Defendant is a Delaware corporation. Its principal office and factory are located in Kentucky. Plaintiff was employed by defendant as a solicitor from November 26, 1956, to May 10, 1958, at which time he was discharged from his employment. Defendant has no office *494 within the State of Missouri, is not authorized to do business in Missouri, and has no property in the state. W. C. Jones, who was plaintiff's immediate supervisor, is a division sales manager of defendant corporation. He resides at 1536 North Kentwood, Springfield, Missouri. The record substantially discloses the nature of the activity carried on within the state. Jones and his subordinates called upon retail establishments to stimulate the purchase of defendant's products. Apparently they did not make direct sales but encouraged these outlets to patronize the wholesalers and jobbers in the area who handled defendant's merchandise. The wholesalers and jobbers ordered goods directly from defendant and these were shipped into the state for distribution by them. Plaintiff was paid by check drawn on a bank in Louisville, Kentucky. He received his instructions for performing his job by letter from defendant from its Home Office. Whether or not the agents took orders for defendant's products from the wholesalers is a matter of disagreement. Defendant maintains that there was no authority to make any sales on its account. Plaintiff asserts that he and Jones did take orders from wholesalers and jobbers on defendant's behalf. It is uncontested, however, that whatever sales transactions did occur were between defendant at its office in Kentucky and the wholesalers and jobbers who served as outlets in Missouri.
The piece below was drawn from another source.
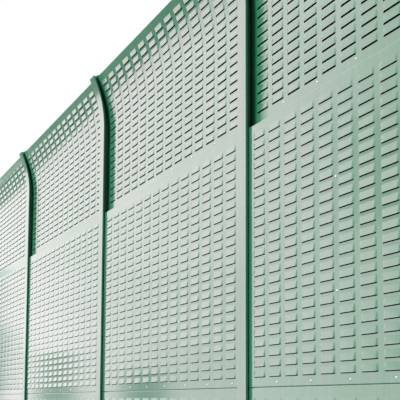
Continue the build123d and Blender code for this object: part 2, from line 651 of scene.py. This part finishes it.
# --- Mineral wool ---------------------------------------------------------------------------
# Slabs of mineral wool faced with black fleece fill the panels. They show only as the dark
# behind the slits.


def make_fleece():
    finish = Finish("black fleece")
    fibres = finish.noise(finish.place(), 300.0, 4.0, 0.7)
    return finish.done(
        {
            "Base Color": finish.blend(fibres, (0.003, 0.004, 0.004, 1), (0.008, 0.009, 0.009, 1)),
            "Roughness": 0.95,
            "Specular IOR Level": 0.0,
            "Normal": finish.relief(fibres, 0.6, 0.001),
        }
    )


fleece = make_fleece()
for bay in bay_numbers:
    coat(f"bay_{bay}_absorber", fleece)

# --- Studio ---------------------------------------------------------------------------------
# A plain grey floor, a white surround, and a pale sky of big soft lights on the left and in front,
# with lower things nearer the ground, for the glossy paint to mirror.
floor_reach = 400.0
floor_corners = [(-floor_reach, -floor_reach, 0), (floor_reach, -floor_reach, 0)]
floor_corners += [(floor_reach, floor_reach, 0), (-floor_reach, floor_reach, 0)]
floor = shaped("floor", floor_corners, [(0, 1, 2, 3)])
floor.data.materials.append(
    Finish("floor").done({"Base Color": (0.42, 0.42, 0.41, 1), "Roughness": 0.9})
)

# a low grey screen far off on the left, for the bent tops of the panels to mirror; its bearings
# are in degrees from -X towards -Y
screen_distance = 70.0
screen_height = 8.6
screen_bearings = range(-4, 60, 4)
screen_corners = [
    (-screen_distance * cos(radians(bearing)), -screen_distance * sin(radians(bearing)), z)
    for bearing in screen_bearings
    for z in (0.0, screen_height)
]
screen_faces = [
    (corner, corner + 2, corner + 3, corner + 1)
    for corner in range(0, len(screen_corners) - 2, 2)
]
screen = shaped("screen", screen_corners, screen_faces)
screen.data.materials.append(
    Finish("screen").done({"Base Color": (0.60, 0.64, 0.63, 1), "Roughness": 0.9})
)
screen.visible_camera = False

# the surround is white where it is seen or mirrored, and lights the rest a little less
surround_light = 0.8
world = bpy.data.worlds.new("surround")
world.use_nodes = True
surround = Shader(world.node_tree)
seen = surround.node("LightPath", output="Is Camera Ray")
for ray in ("Is Glossy Ray", "Is Transmission Ray"):
    seen = seen.either(surround.node("LightPath", output=ray))
strength = seen * (1.0 - surround_light) + surround_light
white = surround.node("Background", inputs={"Color": (1, 1, 1, 1), "Strength": strength})
surround.node("OutputWorld", inputs={"Surface": white})
bpy.context.scene.world = world

# the soft lights stand round the fourth post, at about the height of its ledge
sky_centre = Vector((2.5, 0.0, 2.6))
sky_distance = 60.0


def soft_light(name, bearing, elevation, width, height, tint, radiance):
    """A rectangle that lights evenly. bearing is from -X towards -Y; all angles in degrees."""
    lamp = bpy.data.lights.new(name, "AREA")
    lamp.shape = "RECTANGLE"
    lamp.size = 2 * sky_distance * tan(radians(width / 2))
    lamp.size_y = 2 * sky_distance * tan(radians(height / 2))
    lamp.energy = radiance * pi * lamp.size * lamp.size_y
    lamp.color = tint
    turn, lift = radians(bearing), radians(elevation)
    outward = Vector((-cos(turn) * cos(lift), -sin(turn) * cos(lift), sin(lift)))
    facing = (-outward).to_track_quat("-Z", "Y").to_matrix().to_4x4()
    light = bpy.data.objects.new(name, lamp)
    light.matrix_world = Matrix.Translation(sky_centre + sky_distance * outward) @ facing
    light.visible_camera = False
    bpy.context.scene.collection.objects.link(light)


# a row of soft boxes on the left: first and last bearing, lowest and highest elevation, radiance
soft_box_tint = (1.0, 0.68, 0.81)
soft_boxes = (
    (4.0, 12.0, 5.0, 45.0, 0.92),
    (12.0, 23.2, 5.0, 45.0, 0.92),
    (23.2, 50.0, 5.0, 7.4, 0.92),
    (23.2, 50.0, 12.5, 45.0, 0.92),
    (12.0, 23.2, 5.0, 20.0, 0.48),
    (23.2, 50.0, 5.0, 20.0, 0.42),
    (17.0, 23.2, 7.5, 18.0, 0.26),
)
for number, (start, end, lowest, highest, radiance) in enumerate(soft_boxes, start=1):
    bearing, elevation = (start + end) / 2, (lowest + highest) / 2
    width, height = end - start, highest - lowest
    soft_light(
        f"soft_box_{number}", bearing, elevation, width, height, soft_box_tint, radiance
    )

# and a row of low glowing boards, nearer, for the lower half of the panels: the ends, bottom and
# top of each, and its radiance
board_glow = (1.0, 0.84, 0.91, 1)
low_boards = (
    ((-11.60, -1.22), (-9.87, -1.43), 1.2, 3.32, 2.15),
    ((-9.87, -1.43), (-8.51, -1.65), 2.2, 3.25, 2.15),
    ((-8.51, -1.65), (-7.22, -1.92), 1.2, 3.12, 2.05),
    ((-7.22, -1.92), (-6.32, -2.16), 1.95, 3.00, 1.95),
    ((-6.32, -2.16), (-5.13, -2.58), 1.2, 2.95, 1.95),
    ((-5.13, -2.58), (-4.11, -3.04), 1.2, 2.90, 2.35),
    ((-4.11, -3.04), (-2.60, -3.90), 1.2, 2.85, 2.45),
    ((-2.60, -3.90), (-0.70, -5.18), 1.9, 2.85, 1.95),
)
for number, (start, end, bottom, top, radiance) in enumerate(low_boards, start=1):
    corners = [(*start, bottom), (*end, bottom), (*end, top), (*start, top)]
    board = shaped(f"low_board_{number}", corners, [(0, 1, 2, 3)])
    glow = Finish(board.name).done(
        {
            "Base Color": (0, 0, 0, 1),
            "Specular IOR Level": 0.0,
            "Emission Color": board_glow,
            "Emission Strength": radiance,
        }
    )
    board.data.materials.append(glow)
    board.visible_camera = False

# the sky further round, and in front
soft_light("sky_middle", 62.5, 15.0, 25.0, 26.0, (1.0, 0.84, 0.94), 1.7)
soft_light("sky_front", 90.0, 35.0, 55.0, 50.0, (1.0, 0.86, 1.0), 1.0)

bpy.context.scene.view_settings.view_transform = "Standard"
The service of process by which it was attempted to subject defendant to the jurisdiction of the state court was under Section 506.150(3) RSMo 1949, V. A.M.S. It was served upon W. C. Jones at his residence in Springfield, Missouri. The service involved was issued out of the state court. Jurisdiction here is derivative. The validity of the service and of our consequent jurisdiction is to be determined by state law. Bomze v. Nardis Sportswear, 2 Cir., 1948, 165 F.2d 33.

The Supreme Court of Missouri has expressed its views in at least three instances since the decision of the United States Supreme Court in the landmark case of International Shoe Co. v. State of Washington, 1945, 326 U.S. 310, 66 S.Ct. 154, 90 L.Ed. 95, 161 A.L.R. 1057. These are Collar v. Peninsular Gas Company, Mo.1956, 295 S.W.2d 88; Hayman v. Southern Pacific Company, Mo.1955, 278 S.W.2d 749, and Wooster v. Trimont Mfg. Co., 1947, 356 Mo. 682, 203 S.W.2d 411. Missouri has expressed a willingness to extend its jurisdiction over foreign corporations to the limits allowed within the bounds of due process. Collar v. Peninsular Gas Company, supra. Where this outer limitation falls, however, is a matter on which the cases are not uniform, and is to be determined here by the interpretation of the state court.

The opinion in Hayman v. Southern Pacific Company, supra, is written by Judge Hyde. In it he carefully discusses the law as it stands presently relating to jurisdiction over foreign corporations. The impact of the International Shoe Co. case, supra, is digested. It is his conclusion that there has not been a radical departure in the law, and that prior case precedent by which the outer limits of due process had been slowly defined is still in effect. As to older case law such as Green v. Chicago, B. & Q. R. Co., 1907, 205 U.S. 530, 27 S.Ct. 595, 51 L.Ed. 916, he states:

"We think the ruling in the Green case is still the law of the United States Supreme Court in this kind of case. Our decisions following it are certainly the law of this state and are applicable to the facts of this case." [278 S.W.2d 752.]

In the past it has been a well recognized rule that mere solicitation of orders by corporate agents within a state does not render a corporation amenable to process therein. Green v. Chicago, B. & Q. R. Co., supra; People's Tobacco Co. v. American Tobacco Co., 1918, 246 U.S. 79, 38 S.Ct. 233, 62 L.Ed. 587; 20 C.J.S. Corporations § 1920(8). Defendant's Missouri activities amounted to no more than this. No office was maintained. Agents were present in the state for the purposes of solicitation only. The practices of defendant here are substantially identical with the situation existing *495 in the People's Tobacco Co. case. It was there held that there was insufficient corporate activity to subject the corporation to suit within the state. The Hayman case, supra, as declaratory of the state law, follows the same premise.

For these reasons the motion to dismiss for lack of jurisdiction over defendant is sustained. It is so ordered.